Well, to be honest most classes don't begin with a prayer; fewer English teachers seem interested in topics like the "Catholic novel" or even taking faith seriously when analyzing a text. And in general, when you have an increasing number of non-practicing Catholics (or non-Catholics) on a faculty, faith is just not on the radar screen. And as far as social justice work? Sure, this happens but kids often don't see the connection between the works of charity and justice and their baptism, their identity as Catholics and what that demands of them.I may sound overly pessimistic but I am not trying to be. There is still lots of good things going on in Catholic high schools. However, in some ways many Catholic schools are where the universities/colleges were in the late 60's and early 70's. However, I think their identity is changing rapidly but most are not seeing this. Often the "Catholic" dimension comes out in a strong way when alumni dollars are on the line, but as far as the day to day life of the school, all is hanging in the balance

I don't think you're being overly pessimistic. I do, however, think it's important to point out that the school I reported on--quite typical for Chicago-area Catholic high schools--does practice all the items in my list, and more. Of course, the school can carry on these traditions because they were established by the Holy Cross priests. And NDHS, too, faces what all Catholic schools across the country must be facing: the generational drift from Catholic beliefs, practices, and culture.
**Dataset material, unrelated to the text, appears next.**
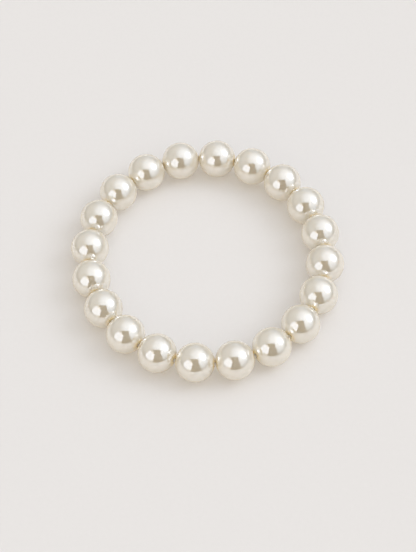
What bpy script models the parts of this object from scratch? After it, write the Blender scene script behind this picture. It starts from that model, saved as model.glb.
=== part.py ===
"""Pearl bracelet lying flat: round pearls, drilled through and strung on one loop of elastic.

Metres, +Z up. The pearls rest on z = 0 and the origin is at the middle of the loop.
Pearls are numbered clockwise, seen from above, from the far side (+Y).
"""
import math

import bpy
from mathutils import Vector

MM = 0.001

PEARL_COUNT = 20
PEARL_RADIUS = 5.0 * MM
PEARL_GAP = 0.2 * MM
BORE_RADIUS = 0.7 * MM
BORE_CLEARANCE = 0.3 * MM
CORD_RADIUS = BORE_RADIUS - BORE_CLEARANCE
# the cord turns towards the next pearl just inside the mouth of the bore
CORD_BEND_DEPTH = 0.08 * MM

# the loop lies slightly oval: its radius swells and shrinks by this share
OVAL_SHARE = 0.040
LONG_AXIS = math.radians(101.3)
FIRST_PEARL = math.radians(81.75)

# facets around the bore, and bands from mouth to mouth: an odd number of bands
# leaves a flat facet under the middle of each pearl
PEARL_SIDES = 16
PEARL_BANDS = 13

PEARL_COLOUR = (0.86, 0.80, 0.71, 1.0)
ELASTIC_COLOUR = (0.80, 0.78, 0.74, 1.0)


def make_material(name, colour, roughness, metallic):
    material = bpy.data.materials.new(name)
    material.use_nodes = True
    shader = material.node_tree.nodes["Principled BSDF"]
    shader.inputs["Base Color"].default_value = colour
    shader.inputs["Roughness"].default_value = roughness
    shader.inputs["Metallic"].default_value = metallic
    material.diffuse_color = colour
    return material


def loop_point(size, angle):
    """Centre of a pearl at this angle round an oval of this mean radius."""
    radius = size * (1.0 + OVAL_SHARE * math.cos(2.0 * (angle - LONG_AXIS)))
    return Vector((radius * math.cos(angle), radius * math.sin(angle), PEARL_RADIUS))


def next_angle(size, angle, pitch):
    """Angle of the next pearl clockwise, one pitch away in a straight line."""
    here = loop_point(size, angle)
    near = 0.0
    far = math.pi
    for _ in range(60):
        middle = 0.5 * (near + far)
        if (loop_point(size, angle - middle) - here).length < pitch:
            near = middle
        else:
            far = middle
    return angle - near


def pearl_angles(size, pitch):
    angles = [FIRST_PEARL]
    for _ in range(PEARL_COUNT):
        angles.append(next_angle(size, angles[-1], pitch))
    return angles


def closed_loop_angles(pitch):
    """Mean radius, and the pearls' angles, at which the string just closes."""
    round_size = 0.5 * pitch / math.sin(math.pi / PEARL_COUNT)
    small = round_size * 0.9
    large = round_size * 1.1
    for _ in range(60):
        size = 0.5 * (small + large)
        turned = FIRST_PEARL - pearl_angles(size, pitch)[-1]
        if turned > 2.0 * math.pi:
            small = size
        else:
            large = size
    return size, pearl_angles(size, pitch)[:PEARL_COUNT]


def pearl_profile():
    """Closed outline of one half of a drilled pearl, as (distance from the bore's axis, height).

    It runs down the outer side from mouth to mouth, and the last point joins the first along the
    bore. Its corners lie outside the round pearl, so each facet's middle touches it.
    """
    band = math.pi / PEARL_BANDS
    corner_radius = PEARL_RADIUS / math.cos(0.5 * band)
    for _ in range(8):
        mouth = math.asin(BORE_RADIUS / corner_radius)
        band = (math.pi - 2.0 * mouth) / PEARL_BANDS
        corner_radius = PEARL_RADIUS / math.cos(0.5 * band)
    points = []
    for i in range(PEARL_BANDS + 1):
        angle = mouth + i * band
        points.append((corner_radius * math.sin(angle), corner_radius * math.cos(angle)))
    return points


def make_pearl_mesh(profile):
    """The profile's outline as a wire, turned half a side so that a facet faces local +X."""
    half_side = math.pi / PEARL_SIDES
    corner_scale = 1.0 / math.cos(half_side)
    vertices = []
    for distance, height in profile:
        reach = distance * corner_scale
        vertices.append((reach * math.cos(half_side), -reach * math.sin(half_side), height))
    edges = [(i, (i + 1) % len(vertices)) for i in range(len(vertices))]
    mesh = bpy.data.meshes.new("drilled_pearl")
    mesh.from_pydata(vertices, edges, [])
    mesh.update()
    return mesh


def turn_profile(obj):
    screw = obj.modifiers.new("turn", "SCREW")
    screw.axis = "Z"
    screw.angle = 2.0 * math.pi
    screw.steps = PEARL_SIDES
    screw.render_steps = PEARL_SIDES
    screw.use_merge_vertices = True
    screw.merge_threshold = 0.00001
    screw.use_smooth_shade = True


def place_pearl(name, mesh, centre, heading, collection, parent):
    """Stand a pearl on its facet, with the bore level and pointing along the heading."""
    pearl = bpy.data.objects.new(name, mesh)
    pearl.location = centre
    pearl.rotation_euler = (0.0, 0.5 * math.pi, heading)
    pearl.parent = parent
    collection.objects.link(pearl)
    turn_profile(pearl)
    return pearl


def make_cord(points, material, collection, parent):
    """One closed loop of round elastic through every bore."""
    curve = bpy.data.curves.new("elastic_cord", "CURVE")
    curve.dimensions = "3D"
    curve.bevel_depth = CORD_RADIUS
    curve.bevel_resolution = 2
    spline = curve.splines.new("POLY")
    spline.points.add(len(points) - 1)
    for slot, point in zip(spline.points, points):
        slot.co = (point.x, point.y, point.z, 1.0)
    spline.use_cyclic_u = True
    spline.use_smooth = True
    curve.materials.append(material)
    cord = bpy.data.objects.new("elastic_cord", curve)
    cord.parent = parent
    collection.objects.link(cord)
    return cord


def build():
    for old in list(bpy.data.objects):
        bpy.data.objects.remove(old, do_unlink=True)

    collection = bpy.data.collections.new("pearl_bracelet")
    bpy.context.scene.collection.children.link(collection)
    bracelet = bpy.data.objects.new("bracelet", None)
    collection.objects.link(bracelet)

    nacre = make_material("nacre", PEARL_COLOUR, 0.18, 0.35)
    elastic = make_material("elastic", ELASTIC_COLOUR, 0.45, 0.0)

    pitch = 2.0 * PEARL_RADIUS + PEARL_GAP
    size, angles = closed_loop_angles(pitch)
    centres = [loop_point(size, angle) for angle in angles]

    profile = pearl_profile()
    mouth_depth = profile[0][1]
    pearl_mesh = make_pearl_mesh(profile)
    pearl_mesh.materials.append(nacre)

    cord_points = []
    for i, centre in enumerate(centres):
        before = centres[i - 1]
        after = centres[(i + 1) % PEARL_COUNT]
        along = (after - before).normalized()
        heading = math.atan2(along.y, along.x)
        place_pearl(f"pearl_{i + 1:02d}", pearl_mesh, centre, heading, collection, bracelet)
        bend = mouth_depth - CORD_BEND_DEPTH
        cord_points.append(centre - along * bend)
        cord_points.append(centre + along * bend)

    make_cord(cord_points, elastic, collection, bracelet)


build()
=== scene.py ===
import math

import bpy
from mathutils import Matrix, Vector


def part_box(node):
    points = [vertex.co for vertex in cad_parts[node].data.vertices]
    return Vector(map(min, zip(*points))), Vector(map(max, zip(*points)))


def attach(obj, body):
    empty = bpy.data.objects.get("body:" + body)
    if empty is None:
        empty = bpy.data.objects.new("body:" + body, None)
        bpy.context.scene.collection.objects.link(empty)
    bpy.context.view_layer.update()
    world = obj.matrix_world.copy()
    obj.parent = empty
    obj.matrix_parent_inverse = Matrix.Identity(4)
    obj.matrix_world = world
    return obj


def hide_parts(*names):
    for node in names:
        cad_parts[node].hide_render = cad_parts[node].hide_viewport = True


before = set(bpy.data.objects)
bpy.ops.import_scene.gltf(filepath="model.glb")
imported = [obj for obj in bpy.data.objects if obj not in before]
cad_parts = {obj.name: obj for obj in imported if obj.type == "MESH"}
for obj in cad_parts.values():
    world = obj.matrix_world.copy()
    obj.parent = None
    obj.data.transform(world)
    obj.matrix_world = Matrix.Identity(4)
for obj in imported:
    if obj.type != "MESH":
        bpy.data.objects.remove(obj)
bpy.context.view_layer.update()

# Looks of the pearl bracelet: smooth drilled pearls, the elastic through them, and a plain
# studio. Lengths are in metres, and a noise scale is the number of its features in a metre.
MM = 0.001

# Pearls
PEARL_COUNT = 20
PEARL_RADIUS = 5.09 * MM
BORE_RADIUS = 0.7 * MM
LIP_RADIUS = 0.12 * MM
PEARL_SEGMENTS = 72
PEARL_BANDS = 40
LIP_BANDS = 4

# Nacre: cream with darker clouds, and a little rosier on some pearls than on others. Round the
# mouths of the bore the colour goes golden: painted light that stands in for the warm glow the
# neighbouring pearls reflect into each other there. The painted glow starts and is full at
# these distances from the pearl's middle, measured along the bore in pearl diameters. The
# ranges are the levels of noise over which the clouds and the mottle come in
CREAM = (0.745, 0.675, 0.535, 1.0)
CLOUD = (0.725, 0.663, 0.535, 1.0)
ROSE = (0.745, 0.663, 0.545, 1.0)
PAINTED_GOLD_GLOW = (0.95, 0.72, 0.40, 1.0)
MOST_ROSE = 0.35
PAINTED_GLOW_START = 0.45
PAINTED_GLOW_FULL = 0.495
CLOUD_SCALE = 260.0
CLOUD_RANGE = (0.35, 0.65)
MOTTLE_SCALE = 1400.0
MOTTLE_RANGE = (0.3, 0.7)
NACRE_ROUGHNESS = (0.03, 0.05)
NACRE_IOR = 6.0
NACRE_SOAK_DEPTH = 4.0 * MM
NACRE_BUMP = 0.01
NACRE_BUMP_DEPTH = 0.03 * MM

# Elastic. The cord is straight in each bore, up to a bend this deep inside either mouth. Its
# points in the bore lie at these shares of the way from the pearl's middle to the bends
CORD_RADIUS = 0.4 * MM
CORD_SIDES = 20
CORD_BEND_DEPTH = 0.08 * MM
CORD_BORE_SHARES = (-0.9, 0.0, 0.9)
CORD_CURVE_STEPS = 4
STRAND_DARK = (0.74, 0.70, 0.62, 1.0)
STRAND_LIGHT = (0.86, 0.83, 0.77, 1.0)
STRAND_SCALE = 6000.0
STRAND_BUMP = 0.3
STRAND_BUMP_DEPTH = 0.05 * MM
ELASTIC_ROUGHNESS = 0.38

# Floor
FLOOR_SIZE = 24.0
PAPER_DARK = (0.664, 0.657, 0.658, 1.0)
PAPER_LIGHT = (0.687, 0.680, 0.681, 1.0)
PAPER_GRAIN_SCALE = 900.0
PAPER_ROUGHNESS = 0.7
PAPER_SPECULAR = 0.2

# Camera. The picture is 416 by 552 pixels, and its long side spans the sensor. The focal
# length is in the picture's pixels, and the sensor's size in millimetres
PICTURE_HEIGHT = 552.0
FOCAL_PIXELS = 1560.0
SENSOR = 36.0
CAMERA_ELEVATION = math.radians(54.65)
CAMERA_ROLL = math.radians(-4.0)
CAMERA_DISTANCE = 412.4 * MM
CAMERA_TARGET = Vector((0.0, -6.6 * MM, 5.0 * MM))
CAMERA_NEAR_LIMIT = 10.0 * MM
CAMERA_FAR_LIMIT = 40.0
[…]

Grant, I'm not trying slam Catholic high schools (though our experience with them was not good). Just sayin' that it sounds like, from Anthony's response, that "Catholicity" in some schools is pretty diluted.I also wonder if the "elite" angle is getting strengthened. Tuition at my kid's elementary school (in a rural area) was a couple thousand bucks a year. It would be interesting to look at the annual family income of kids who attend Catholic high schools as well as the level of "Catholicity" to get some kind of picture of what's going on across the board.My guess is that Catholic schools do better in predominantly Catholic countries where the state helps fund those schools. In the U.S., the system builds rancor between public schools--which claim private schools siphon money away and that's why they're falling apart--and parochial schools, whose parents complain that they pay public school taxes but receive none of the benefits.
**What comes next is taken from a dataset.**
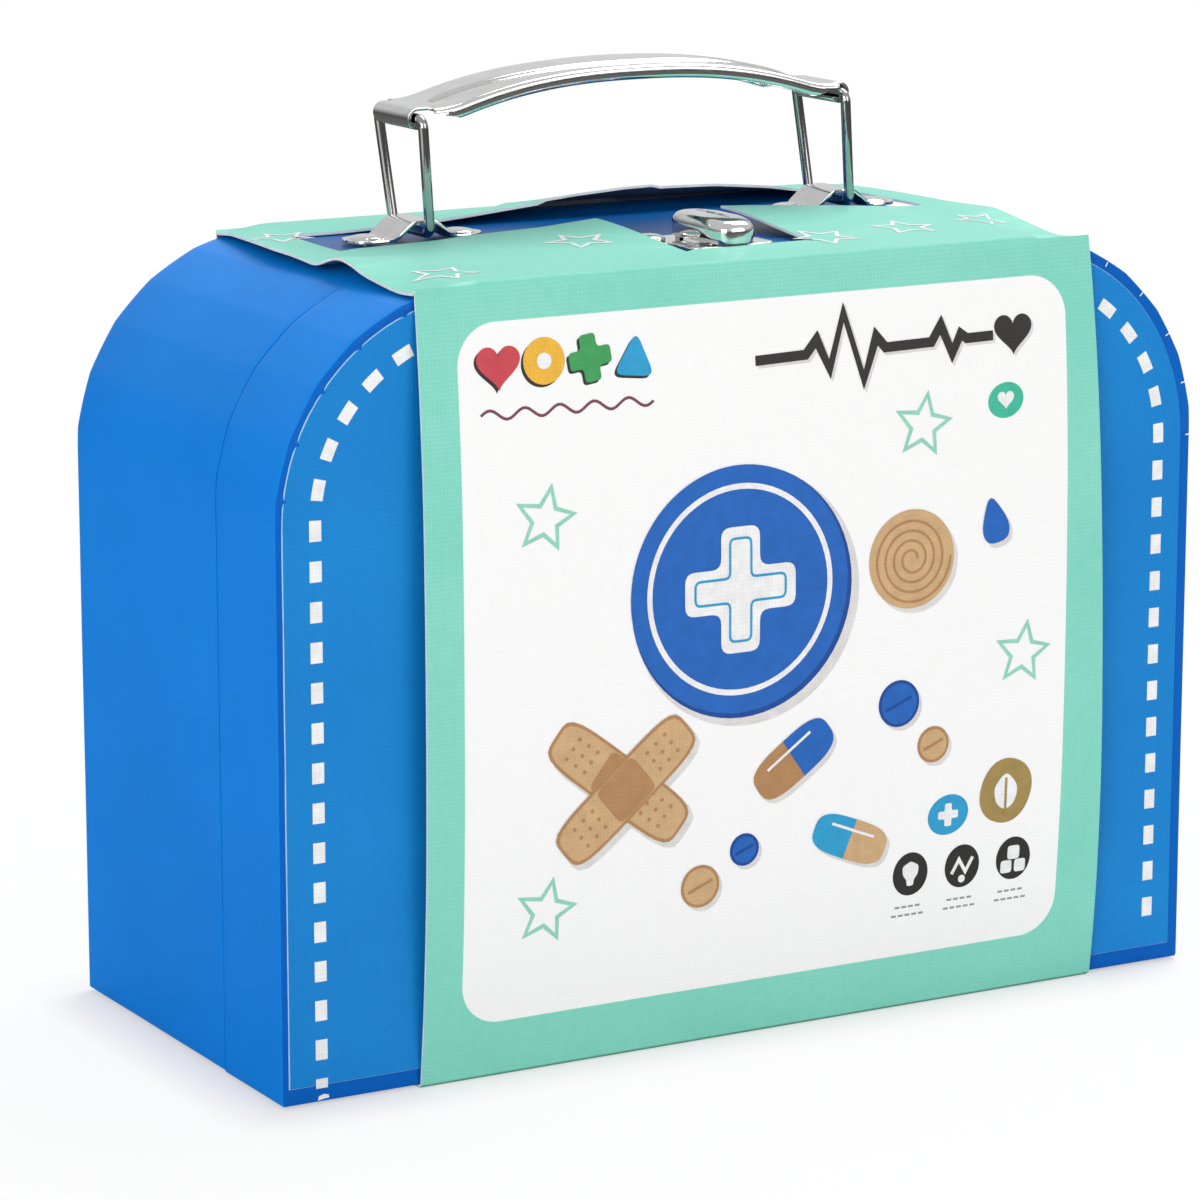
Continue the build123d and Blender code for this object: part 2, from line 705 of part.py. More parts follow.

Clarification: Our experience with Catholic elementary schools--not high schools--and the rather opaque process by which the diocese runs all its schools was not good.

Jean--didn't think you were slamming Catholic high schools (although how bad would one have to be to qualify as no better than public school plus CCD--in terms of Catholicity?). I have no doubt that Anthony's testimony is accurate (he's a very trustworthy guy); but there are many other schools that do it fairly well. A program like UND's ACE attempts to train and form the next generation of Catholic educators. Those efforts must be supported.

Just a note from the hinterlands (as one contributor to this blog referred to San Antonio)... Having taught in a Catholic high school here, and knowing others who did, I can attest that our reason for leaving was not due to any lack of commitment to passing on the tradition. We left because we simply could not afford to teach there. It wasn't a matter of being unwilling to make a small financial sacrifice; we were unable to pay our monthly bills and support our own children on a Catholic school salary. Those teachers who remained almost always had a second source of income: there were several retired military officers and a few women with CEO-type husbands. The financial situation may differ in other parts of the country, but I suspect that it is a nationwide problem. Are Catholic schools becoming enclaves for the elite? I just checked the website for a Marianist institution here in town and the yearly tuition is roughly $8000 ! Could the average middle-class family afford to send more than one child there at the same time?

In at least one Catholic high school (the only one in our immediate area, which one of my children attends) I too have some concern about the diluting of the 'Catholicity' and the slow evolution into an 'elite', 'Christian' school. Already it has followed others on the road from a 'Jesuit school' to a school that 'educates in the Jesuit tradition'. Most of my sons friends there are not Catholic, but Protestants who's parents are looking for an alternative to the public schools. Since they're also generally fairly well off, I think the school cannot help but be influenced by the need to cater somewhat to that potential pool by subduing its 'Catholicity'.In freshman year, only one semester of reglion class. Weekly mass (optional, and according to my son very lightly attended). No CCD/faith formation. I know many of the faculty are faithful and practicing, but some are not, and indeed some have even complained that they felt the Mass was too exclusive because non-Catholics were advised not to take communion (but to join in prayer and worship, more or less the standard thing one finds in a missalette), and this was 'exclusive' and made them feel left out or singled out. It's still a great school and I know the lay people now in charge care deeply about these things, but there's no question it's under the pressure of these modern times. The Catholicity is there, but a student has to take initiative and go after it / seek it out now, rather than being surrounded in it.I also completely agree with Joanne about the salary issues wrt attracting and holding quality teachers. In some cases it's good -- the teacher who stays there when they could easily get a better paying position is clearly motivated by something other -- but obviously it also deters a lot of otherwise excellent prospects.RM

During my years in an all-male Catholic high school (1962 - 1966), we had daily religion class, Mass on holydays, no community service experiences save one isolated instance, and (if I recall) little to no references to Catholic faith/religion in our other courses. Clergy made up, I'd guess, about half the faculty.My parents could not afford the full tuition and other expenses so I "work-studied" my first two years. A newspaper route paid my junior year, and a summer job in a fur store took care of my senior year.I'm not prepared to make a judgment either way on the issue of saving or closing Catholic schools, parochial and/or secondary. Just sharing my experience.